In the records below, find each line with the word "metres" and copy it.

**EXERCISE MATERIALS:**
════════════════════

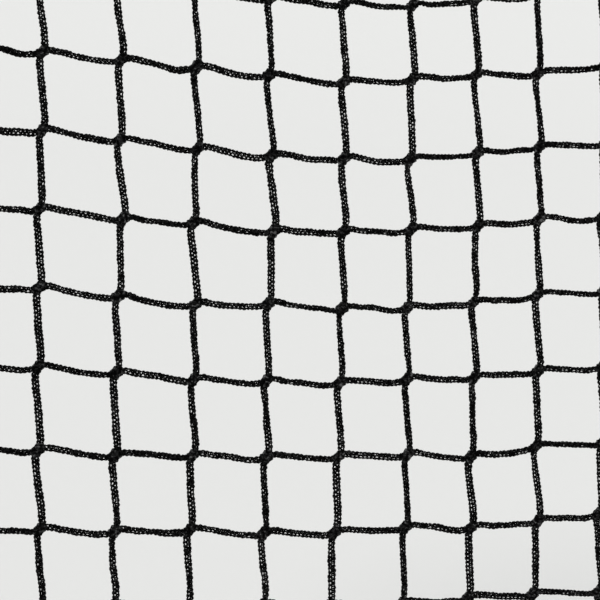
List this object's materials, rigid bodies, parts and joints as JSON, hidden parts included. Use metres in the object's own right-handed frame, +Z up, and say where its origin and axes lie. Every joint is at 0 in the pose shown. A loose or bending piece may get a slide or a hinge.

════════════════════

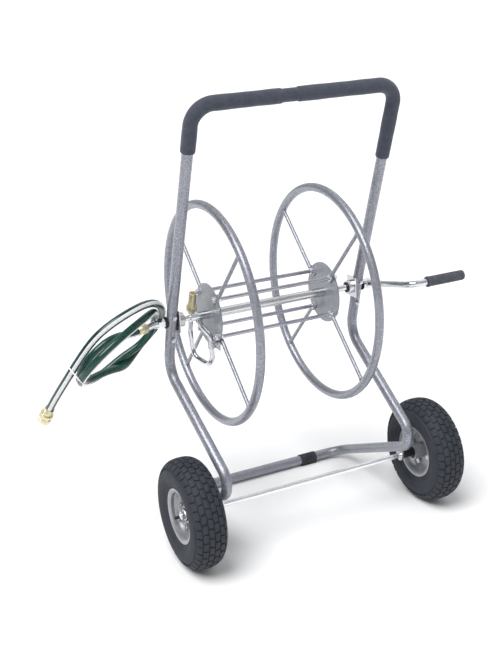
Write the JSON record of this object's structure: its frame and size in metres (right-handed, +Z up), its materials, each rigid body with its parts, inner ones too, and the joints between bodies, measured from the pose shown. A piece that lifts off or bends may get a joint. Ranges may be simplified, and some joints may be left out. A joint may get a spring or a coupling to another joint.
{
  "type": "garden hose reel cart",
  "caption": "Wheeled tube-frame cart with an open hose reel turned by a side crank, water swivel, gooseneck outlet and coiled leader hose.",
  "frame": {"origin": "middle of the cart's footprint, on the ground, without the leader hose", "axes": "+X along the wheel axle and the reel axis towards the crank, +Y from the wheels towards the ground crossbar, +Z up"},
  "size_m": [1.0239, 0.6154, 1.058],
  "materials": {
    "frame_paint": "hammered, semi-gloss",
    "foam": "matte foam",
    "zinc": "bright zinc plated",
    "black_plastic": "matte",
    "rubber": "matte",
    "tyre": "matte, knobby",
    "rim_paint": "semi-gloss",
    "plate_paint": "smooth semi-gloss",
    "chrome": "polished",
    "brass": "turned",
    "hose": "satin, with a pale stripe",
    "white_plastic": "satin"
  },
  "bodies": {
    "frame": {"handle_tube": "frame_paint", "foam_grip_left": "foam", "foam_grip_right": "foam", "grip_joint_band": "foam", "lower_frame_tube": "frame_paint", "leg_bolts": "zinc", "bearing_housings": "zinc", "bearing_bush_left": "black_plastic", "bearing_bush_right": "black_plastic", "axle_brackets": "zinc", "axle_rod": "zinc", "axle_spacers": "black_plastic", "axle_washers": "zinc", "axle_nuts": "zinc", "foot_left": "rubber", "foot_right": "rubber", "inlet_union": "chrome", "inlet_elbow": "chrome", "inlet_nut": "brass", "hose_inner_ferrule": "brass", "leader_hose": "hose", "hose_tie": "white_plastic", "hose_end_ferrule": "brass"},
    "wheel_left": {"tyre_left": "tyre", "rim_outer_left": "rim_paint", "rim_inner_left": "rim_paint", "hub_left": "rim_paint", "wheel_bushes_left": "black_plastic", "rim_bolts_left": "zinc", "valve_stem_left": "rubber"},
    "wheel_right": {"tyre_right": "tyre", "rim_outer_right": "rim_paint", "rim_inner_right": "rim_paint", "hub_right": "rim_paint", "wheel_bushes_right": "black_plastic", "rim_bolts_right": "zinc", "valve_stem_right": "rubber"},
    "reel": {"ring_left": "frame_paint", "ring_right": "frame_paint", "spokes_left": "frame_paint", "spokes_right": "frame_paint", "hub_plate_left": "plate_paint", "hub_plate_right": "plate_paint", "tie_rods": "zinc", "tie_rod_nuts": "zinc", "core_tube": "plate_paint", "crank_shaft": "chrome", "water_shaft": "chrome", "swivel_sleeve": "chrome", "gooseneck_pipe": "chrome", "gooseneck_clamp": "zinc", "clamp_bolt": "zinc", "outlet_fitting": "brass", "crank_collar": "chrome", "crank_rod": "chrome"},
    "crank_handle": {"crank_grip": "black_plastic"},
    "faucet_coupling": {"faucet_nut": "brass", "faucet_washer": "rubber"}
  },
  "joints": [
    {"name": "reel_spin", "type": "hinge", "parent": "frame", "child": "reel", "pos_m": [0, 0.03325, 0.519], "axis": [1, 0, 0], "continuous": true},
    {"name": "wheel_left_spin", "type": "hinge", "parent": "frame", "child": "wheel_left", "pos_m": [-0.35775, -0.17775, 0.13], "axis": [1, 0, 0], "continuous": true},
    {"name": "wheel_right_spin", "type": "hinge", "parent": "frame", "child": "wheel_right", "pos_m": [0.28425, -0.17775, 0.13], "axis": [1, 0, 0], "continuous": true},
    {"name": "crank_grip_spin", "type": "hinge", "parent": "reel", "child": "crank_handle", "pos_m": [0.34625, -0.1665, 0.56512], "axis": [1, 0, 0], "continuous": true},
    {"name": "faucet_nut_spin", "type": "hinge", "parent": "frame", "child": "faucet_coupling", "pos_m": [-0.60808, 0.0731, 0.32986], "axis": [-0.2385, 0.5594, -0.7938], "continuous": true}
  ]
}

════════════════════

**SOLVED EXERCISE:**
List this object's materials, rigid bodies, parts and joints as JSON, hidden parts included. Use metres in the object's own right-handed frame, +Z up, and say where its origin and axes lie. Every joint is at 0 in the pose shown. A loose or bending piece may get a slide or a hinge.
Write the JSON record of this object's structure: its frame and size in metres (right-handed, +Z up), its materials, each rigid body with its parts, inner ones too, and the joints between bodies, measured from the pose shown. A piece that lifts off or bends may get a joint. Ranges may be simplified, and some joints may be left out. A joint may get a spring or a coupling to another joint.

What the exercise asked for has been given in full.